Sensible proposals to revamp flawed CPF system

There is a lot of talk about CPF and how it might be a PAP con to keep Singaporeans’ money forever. CPF is a tricky issue, and I’d like to talk about the issue and propose partial solutions to problems Singaporeans face in as simple and non-inflammatory a way as possible. On one hand, it is in the public interest for everyone to have enough retirement funds. Yet it also is in the public interest that everyone gets to use the funds when they are in need, especially today.

Hackish, Poorly Thought-out Solutions

Certain CPF Board solutions such as “why don’t you sell your 3-rm flat and buy a 2-rm flat” are technically and economically poor (one just creates churn and pays unnecessary transaction costs). I think it is agreeable that these ugly hacks are unacceptable.

The Minimum Sum: Actually a Reasonable Idea, But…

Admittedly, the idea of a “minimum sum” as a threshold for withdrawal makes some sense. Good financial planning means that, accounting for interest and inflation, one would like to have enough retirement funds to fund retirement. But the ridiculous outcomes like forcing Singaporeans to sell their homes suggest that something is wrong with the system. Indeed, I believe that something is missing.

Planning and Real Life: Withdrawals for Particular Expenses

First and foremost, it is important to see that plans generally do not survive the slings and arrows of outrageous fortune. But putting in place a financial plan means that one has some assurance that things will work out. Retirement funds are not just for food, drink, utility bills, trips to Genting (every two months for the rest of your life) and trips to the doctor (every month for the rest of your life). Sometimes one balances one’s budget by moving things around. It is a natural response to real life.

Therefore, I really see no problem in allowing Singaporeans to use their CPF funds for things like mortgage payments. (The alternative of “selling the house and buying another” is asinine.)

Ensuring Funding Adequacy Today through a Minimum Monthly Withdrawal Entitlement

What about day to day expenses? Sometimes things happen and you just can’t meet the minimum sum. Then whatever monthly amount ones get will be low and unlivable. But one has saved money. A lot of money. Maybe it is not enough for the rest of one’s “statistical life”, but it shouldn’t mean starving today.

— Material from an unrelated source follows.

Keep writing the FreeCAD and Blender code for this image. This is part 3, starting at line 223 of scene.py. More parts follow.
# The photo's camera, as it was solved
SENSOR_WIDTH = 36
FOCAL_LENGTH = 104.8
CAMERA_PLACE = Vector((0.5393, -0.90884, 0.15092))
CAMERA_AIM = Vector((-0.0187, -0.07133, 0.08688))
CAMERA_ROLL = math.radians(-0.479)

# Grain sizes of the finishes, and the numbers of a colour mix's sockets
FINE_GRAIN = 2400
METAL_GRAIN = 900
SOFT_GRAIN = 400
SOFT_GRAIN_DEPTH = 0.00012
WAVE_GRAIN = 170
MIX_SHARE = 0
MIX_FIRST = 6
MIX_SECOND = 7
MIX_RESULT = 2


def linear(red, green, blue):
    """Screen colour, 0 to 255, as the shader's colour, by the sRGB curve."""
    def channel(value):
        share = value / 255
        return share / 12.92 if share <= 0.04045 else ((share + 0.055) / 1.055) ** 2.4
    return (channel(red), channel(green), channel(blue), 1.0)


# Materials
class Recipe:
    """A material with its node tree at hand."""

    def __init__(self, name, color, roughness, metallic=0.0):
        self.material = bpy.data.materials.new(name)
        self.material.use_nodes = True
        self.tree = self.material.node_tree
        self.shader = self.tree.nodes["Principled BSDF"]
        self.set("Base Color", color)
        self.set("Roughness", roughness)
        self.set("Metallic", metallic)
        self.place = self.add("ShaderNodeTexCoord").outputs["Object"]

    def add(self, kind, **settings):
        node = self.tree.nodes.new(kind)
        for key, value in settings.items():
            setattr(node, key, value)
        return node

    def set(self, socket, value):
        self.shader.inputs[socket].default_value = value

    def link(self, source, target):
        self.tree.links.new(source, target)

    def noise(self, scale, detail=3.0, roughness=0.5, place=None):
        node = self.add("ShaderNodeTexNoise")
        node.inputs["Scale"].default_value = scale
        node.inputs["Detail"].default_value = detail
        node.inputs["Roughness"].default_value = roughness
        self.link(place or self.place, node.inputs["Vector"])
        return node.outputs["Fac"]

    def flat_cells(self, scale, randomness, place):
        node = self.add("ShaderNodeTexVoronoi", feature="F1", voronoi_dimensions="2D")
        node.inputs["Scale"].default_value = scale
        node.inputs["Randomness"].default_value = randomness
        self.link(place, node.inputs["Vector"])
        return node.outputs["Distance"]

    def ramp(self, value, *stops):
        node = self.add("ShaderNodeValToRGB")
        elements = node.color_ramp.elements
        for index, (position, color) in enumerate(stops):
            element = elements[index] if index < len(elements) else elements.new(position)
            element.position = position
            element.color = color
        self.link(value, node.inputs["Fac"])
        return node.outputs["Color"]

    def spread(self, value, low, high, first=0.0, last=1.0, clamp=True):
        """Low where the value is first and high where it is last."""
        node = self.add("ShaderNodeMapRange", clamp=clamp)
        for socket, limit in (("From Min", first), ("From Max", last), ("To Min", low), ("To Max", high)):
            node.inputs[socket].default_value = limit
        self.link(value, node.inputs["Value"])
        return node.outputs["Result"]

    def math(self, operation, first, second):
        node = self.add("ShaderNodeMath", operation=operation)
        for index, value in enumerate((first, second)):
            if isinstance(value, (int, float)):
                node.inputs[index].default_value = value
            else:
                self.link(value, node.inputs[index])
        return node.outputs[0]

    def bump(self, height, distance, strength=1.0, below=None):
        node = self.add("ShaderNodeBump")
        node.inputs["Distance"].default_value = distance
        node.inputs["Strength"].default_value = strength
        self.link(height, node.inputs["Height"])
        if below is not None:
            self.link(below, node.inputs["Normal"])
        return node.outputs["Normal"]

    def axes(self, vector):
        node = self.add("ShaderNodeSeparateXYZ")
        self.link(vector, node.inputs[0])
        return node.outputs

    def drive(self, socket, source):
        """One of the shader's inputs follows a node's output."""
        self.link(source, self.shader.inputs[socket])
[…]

I think there should be the concept of a “Minimum Monthly Withdrawal Entitlement”. This means that each CPF “member” should have the option of withdrawing up to some Minimum Monthly Withdrawal Entitlement Level (if their present monthly entitlement is below that). This might be pegged to the cost of living. I’ll say upfront that this means that for some, CPF monies will run out before the end of their “statistical lives”. But it is a reasonable trade-off between today and tomorrow. Starvation and various other forms of deprivation today might mean that there won’t be much of a tomorrow to look forward to. In particular, such deprivation usually means deteriorating health.

In the face of such problems, I say, let’s kick the can down the road. It gives us some space to try to solve the retirement funds problem. In particular, it is a problem of not enough money to fund the tail end of retirement. I don’t think it is insurmountable if Singaporeans get behind a solution in a present day, whatever it might be, and let it build (financial) momentum.


Long story short, I think the following adjustments to the CPF system are sensible trade-offs that solve huge problems today:

(1) Allow Singaporeans to use their CPF funds for particular necessity expenses like mortgage payments.

(2) Introduce a Minimum Monthly Withdrawal Entitlement so that those whose current monthly withdrawal levels are less than that can live reasonably without physical deprivation today.

I recognize that (2) kicks the can down the road. But sometimes that is the sensible thing to do. Given how far down the road the can is kicked, it gives us time to deal with the problem.